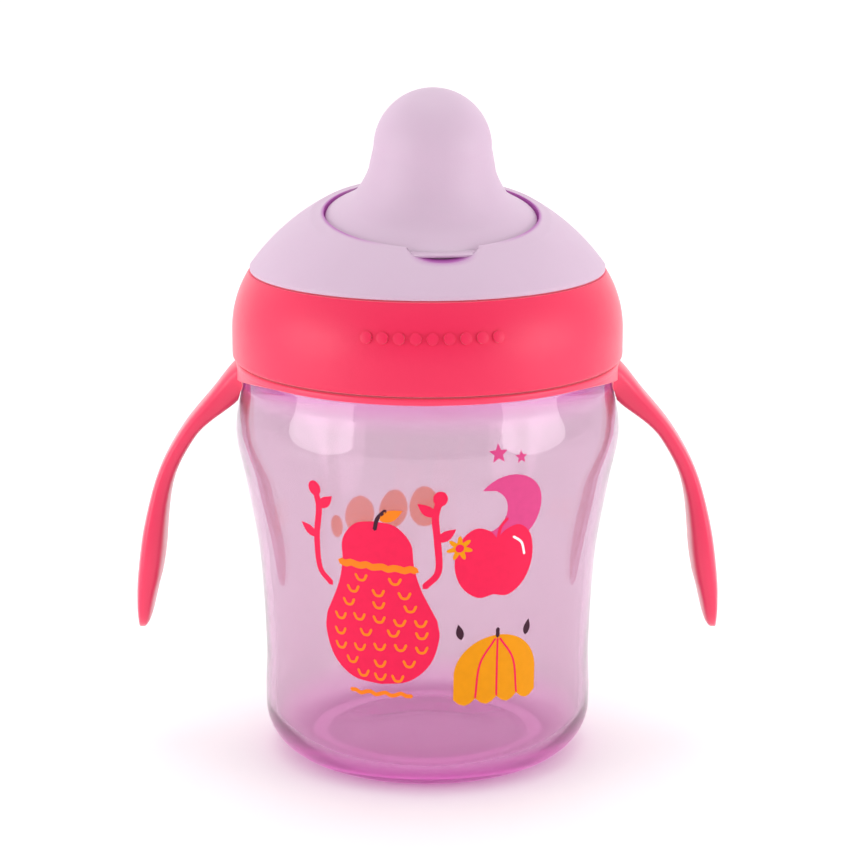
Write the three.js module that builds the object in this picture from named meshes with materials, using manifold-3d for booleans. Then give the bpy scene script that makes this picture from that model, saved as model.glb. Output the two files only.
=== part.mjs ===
// A toddler's training cup: a clear waisted cup, a loose ring with two handles, a screw collar,
// a domed lid with a soft spout and its valves, and a bell-shaped cover over the spout.
// Millimetres, +Z up, the middle of the base at the origin, the front towards -Y.
import * as THREE from "three";
import { mergeVertices } from "three/addons/utils/BufferGeometryUtils.js";
import Module from "manifold-3d";

const wasm = await Module();
wasm.setup();

// ---------------------------------------------------------------- driving dimensions

const GAP = 0.3; // between pieces that touch
const STEPS = 40; // facets round a turned piece
const LID_TURN = 6; // degrees that the lid stands turned from the handles when screwed down
const RAD = Math.PI / 180;

// The cup.
const CUP_FOOT_R = 32.05; // side of the base, above its rounded corner
const CUP_CORNER = 9;
const CUP_WAIST_R = 31.9;
const CUP_WAIST_Z = 22;
const CUP_SHOULDER_R = 37;
const CUP_SHOULDER_DROP = 12.1; // from the ledge down to the widest point
const CUP_LEDGE_R = 35.2; // ledge that the handle ring lies on
const CUP_LEDGE_Z = 76.6;
const CUP_LEDGE = 3; // width of the ledge
const NECK_LENGTH = 13.4;
const CUP_WALL = 1.8;
const CUP_FLOOR = 3;
const CUP_RECESS_R = 16; // shallow hollow under the base
const CUP_RECESS = 0.8;
const NECK_WALL = 1.9;

// The screw thread: three starts, each a short rib.
const THREAD_STARTS = 3;
const THREAD_LEAD = 12;
const THREAD_SPAN = 150; // degrees that one rib runs
const THREAD_DEPTH = 1.3;
const THREAD_WIDTH = 1.5;
const THREAD_START = 4; // from the ledge up to the lower end of a neck rib

// The handle ring.
const RING_OVER = 1.6; // how far the ring stands out past the ledge
const RING_THICK = 1.3;
const WEB_THICK = 0.75; // the web under the ring, on both sides of a handle
const WEB_DROP = 3.4;
const WEB_REACH = 44; // degrees from a handle to the end of its web
const HANDLE_OUT = 20.2; // from the ring's edge to the outside of a handle
const HANDLE_DROP = 53.4; // from the ring down to a handle's tip
const HANDLE_THICK = 3.4;
const HANDLE_TIP = 2.3; // thickness of a handle's tip
const PADDLE_SWELL = 0.9; // extra thickness of the grip, towards the cup
const HANDLE_STEM_W = 9.4;
const PADDLE_W = 13.5;
const PADDLE_END = 11; // length of the rounded end of the grip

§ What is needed
Please repeat word for word the lines above that run from the beginning through the line containing "const RAD = Math.PI / 180;", keeping both the first and that last line.

§ Expected answer
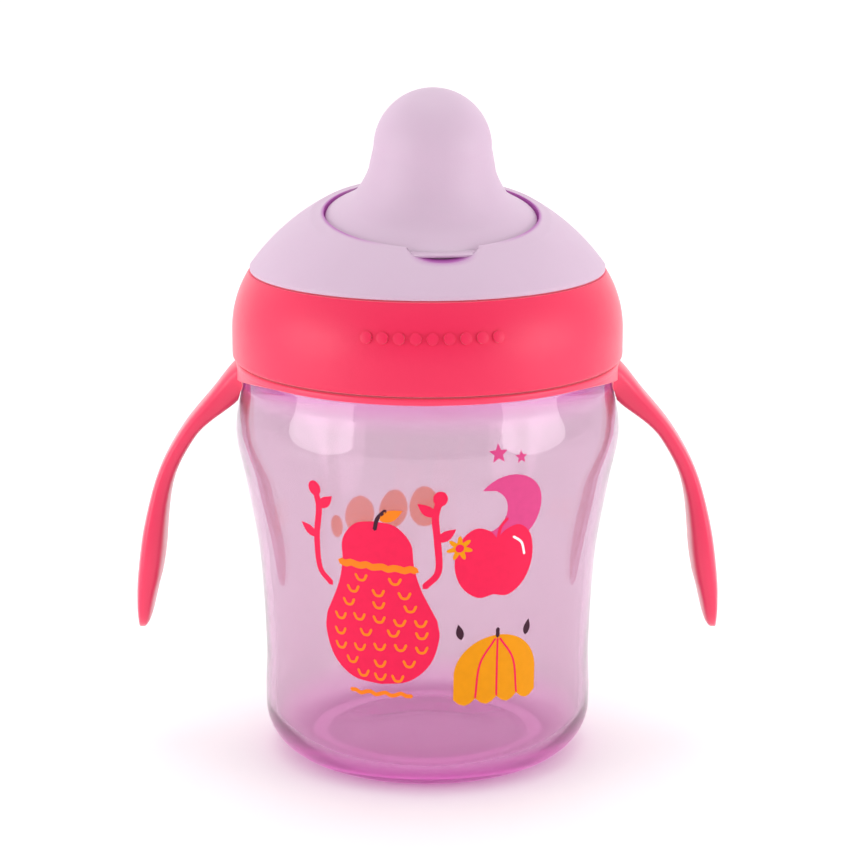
Write the three.js module that builds the object in this picture from named meshes with materials, using manifold-3d for booleans. Then give the bpy scene script that makes this picture from that model, saved as model.glb. Output the two files only.
=== part.mjs ===
// A toddler's training cup: a clear waisted cup, a loose ring with two handles, a screw collar,
// a domed lid with a soft spout and its valves, and a bell-shaped cover over the spout.
// Millimetres, +Z up, the middle of the base at the origin, the front towards -Y.
import * as THREE from "three";
import { mergeVertices } from "three/addons/utils/BufferGeometryUtils.js";
import Module from "manifold-3d";

const wasm = await Module();
wasm.setup();

// ---------------------------------------------------------------- driving dimensions

const GAP = 0.3; // between pieces that touch
const STEPS = 40; // facets round a turned piece
const LID_TURN = 6; // degrees that the lid stands turned from the handles when screwed down
const RAD = Math.PI / 180;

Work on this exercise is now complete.